I ended up storing the info object in the data frame in the _info column, then used map to grab the marketCap info for each symbol, and then used a second invocation of map to grab the previousClose value. I also got the number of shares the company has issued. Then I dropped _info, since I no longer needed it:


greatest_proceeds = (
    df
    .set_index('symbol')
    [['proceeds', 'name', 'shares', 'offer_price']]
    .nlargest(columns='proceeds', n=10)
    .assign(_info = lambda df_: [yf.Ticker(s).info for s in df_.index],
            marketcap = lambda df_: df_['_info'].map(lambda i: i.get('marketCap')),
            close = lambda df_: df_['_info'].map(lambda i: i.get('previousClose')),
            outstanding_shares=lambda df_: df_['_info'].map(lambda i: i.get('sharesOutstanding')))            
    .drop(columns='_info')
)

I now have a data frame, greatest_proceeds, with full info about the 10 IPOs in the data set with the highest proceeds.
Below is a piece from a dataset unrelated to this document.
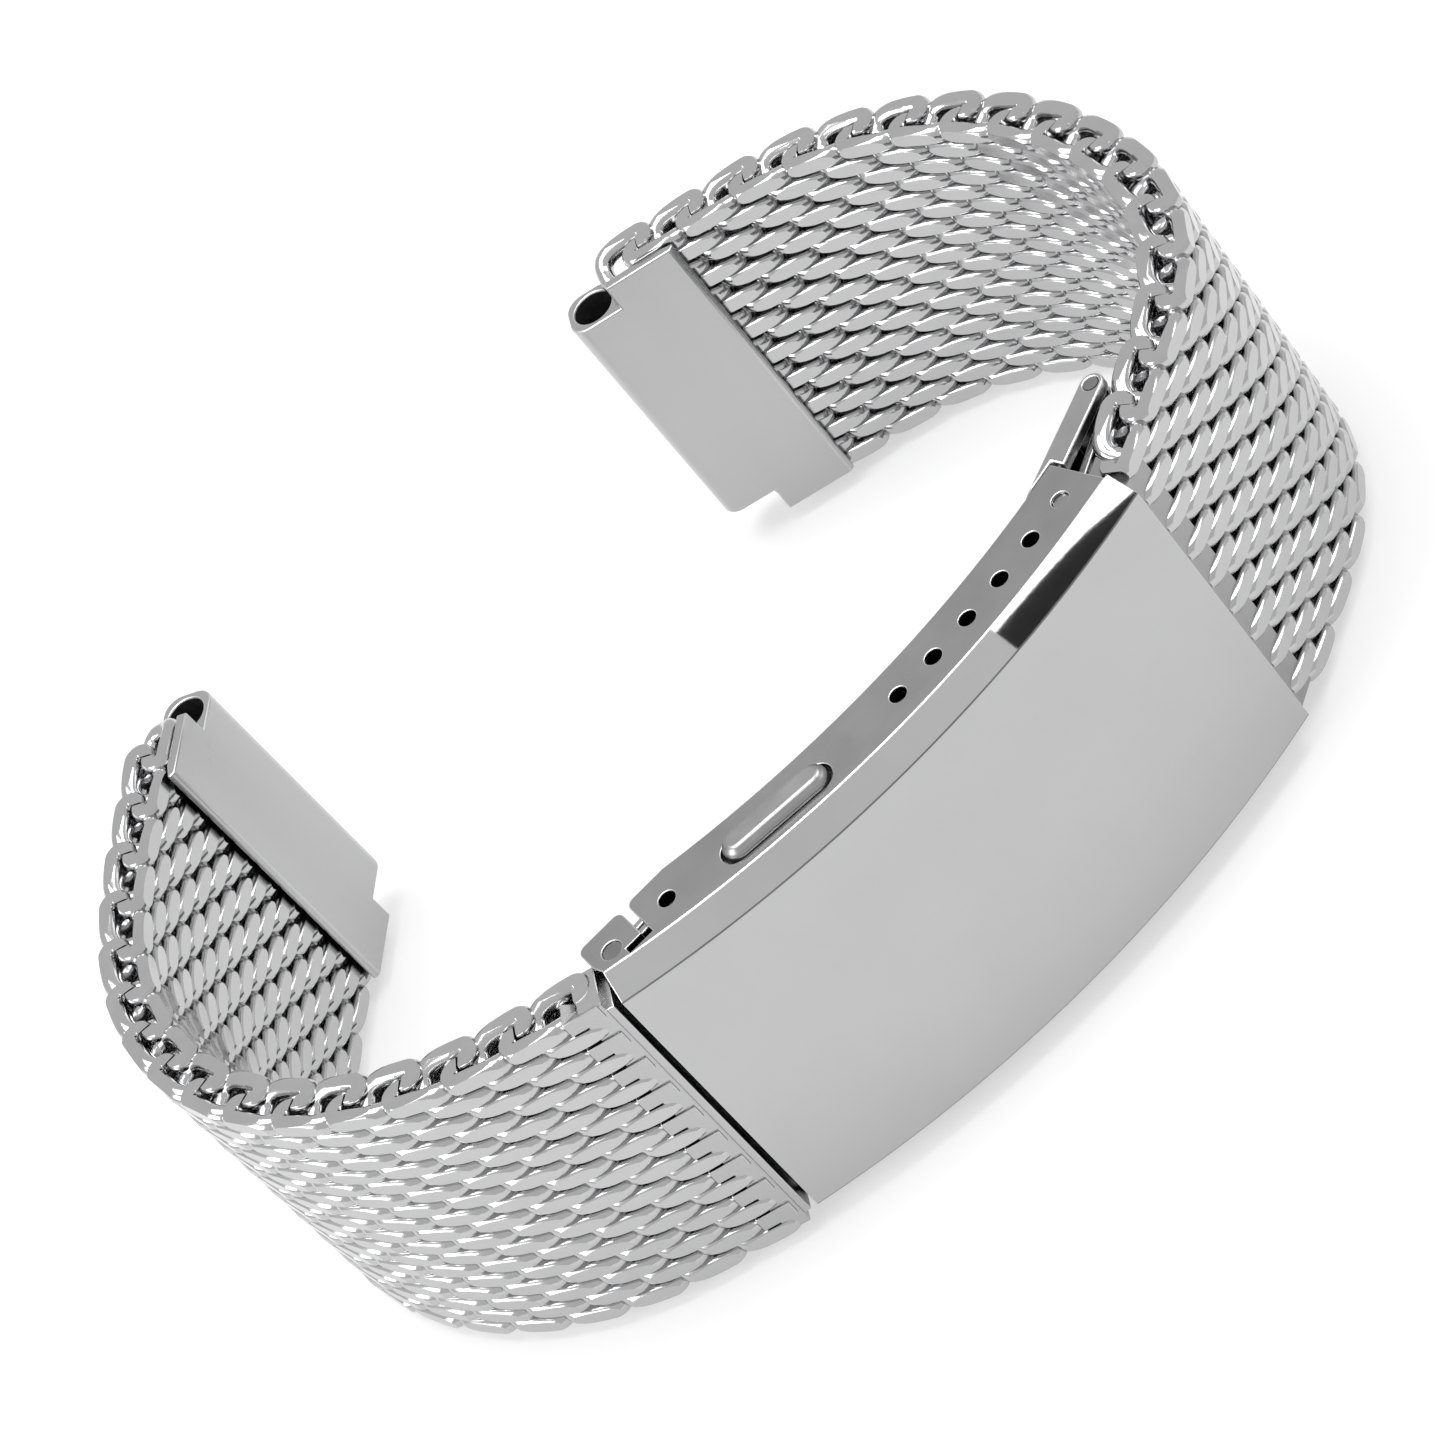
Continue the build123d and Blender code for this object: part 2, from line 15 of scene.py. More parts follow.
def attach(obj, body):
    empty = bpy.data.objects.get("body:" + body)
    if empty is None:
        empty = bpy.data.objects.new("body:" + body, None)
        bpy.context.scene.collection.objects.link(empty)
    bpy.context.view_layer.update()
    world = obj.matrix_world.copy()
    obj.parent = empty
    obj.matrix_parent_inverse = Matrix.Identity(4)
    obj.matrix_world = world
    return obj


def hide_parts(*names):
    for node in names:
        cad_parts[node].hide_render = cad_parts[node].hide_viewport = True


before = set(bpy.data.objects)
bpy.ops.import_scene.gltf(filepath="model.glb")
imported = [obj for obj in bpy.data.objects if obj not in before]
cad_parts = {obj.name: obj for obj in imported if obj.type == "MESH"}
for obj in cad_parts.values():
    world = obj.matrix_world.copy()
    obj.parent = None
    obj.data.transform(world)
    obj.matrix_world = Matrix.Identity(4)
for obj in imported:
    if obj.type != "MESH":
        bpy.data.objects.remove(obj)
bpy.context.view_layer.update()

MM = 0.001

# %% [markdown]
# ## The camera
# The photograph looks down on the bracelet from outside its clasp, turned so that the
# clasp runs up to the right. A long lens keeps the near and far edges almost parallel.
# The lens and the place were worked out from pairs of points of known height on the mesh.
# Two directions fix how the camera is turned: what is right and what is up in the picture.

# %% Camera
lens_length, sensor_width = 131.47, 36.0  # in millimetres, as a camera's maker gives them
camera_spot = Vector((-0.018666, -0.233004, 0.201449))
picture_right = Vector((0.71021, -0.47638, -0.51833))
picture_up = Vector((0.70153, 0.41737, 0.57763))

camera_data = bpy.data.cameras.new("camera")
camera_data.lens = lens_length
camera_data.sensor_width = sensor_width
camera_data.clip_start = 0.01
camera = bpy.data.objects.new("camera", camera_data)
bpy.context.collection.objects.link(camera)
backward = picture_right.cross(picture_up).normalized()
upward = backward.cross(picture_right).normalized()
camera_turn = Matrix((picture_right.normalized(), upward, backward)).transposed()
camera.matrix_world = Matrix.Translation(camera_spot) @ camera_turn.to_4x4()
bpy.context.scene.camera = camera
print("camera looks along", (-backward)[:])

# %% [markdown]
# ## Helpers for nodes
# The finishes and the wire are both made of nodes. One helper places a node and sets its
# sockets by name, and one makes a group: a small effect with named sockets that several
# trees can share. A formula needs a long chain of Math nodes. A small class lets it be
# written as a plain sum, and each step of the sum adds its own Math node.

# %% Place a node, make a group
def add_node(tree, kind, settings=None, **values):
    node = tree.nodes.new(kind)
    for key, value in (settings or {}).items():
        setattr(node, key, value)
    for key, value in values.items():
        node.inputs[key.replace("_", " ")].default_value = value
    return node


def new_group(name, kind, inputs, outputs):
    group = bpy.data.node_groups.new(name, kind)
    for label, socket, value in inputs:
        made = group.interface.new_socket(label, in_out="INPUT", socket_type=socket)
        if value is not None:
            made.default_value = value
    for label, socket in outputs:
        group.interface.new_socket(label, in_out="OUTPUT", socket_type=socket)
    return group, group.nodes.new("NodeGroupInput"), group.nodes.new("NodeGroupOutput")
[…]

So, what are these companies worth today? We can just grab the marketcap column and spruce it up with:

(
    greatest_proceeds
    ['marketcap']
    .apply('${:,}'.format)
)

The result:

symbol	marketcap
COIN	$43,241,816,064.0
RIVN	$24,332,740,608.0
RBLX	$31,037,677,568.0
MDLN	$45,256,560,640.0
CBRS	$47,304,069,120.0
ARM	$420,224,925,696.0
CPNG	$29,672,413,184.0
LINE	$10,832,307,200.0
DIDI	$nan
KVUE	$32,409,745,408.0

Notice that DIDI, a Chinese ride-sharing company, has nan for its market cap. DIDI moved its stocks from the American markets a number of years ago, for reasons for corporate governance and transparency.

You can see that the most expensive company, by far, is Arm, with a current market cap of $420 billion. Which is less than 1/3 the planned market cap for SpaceX.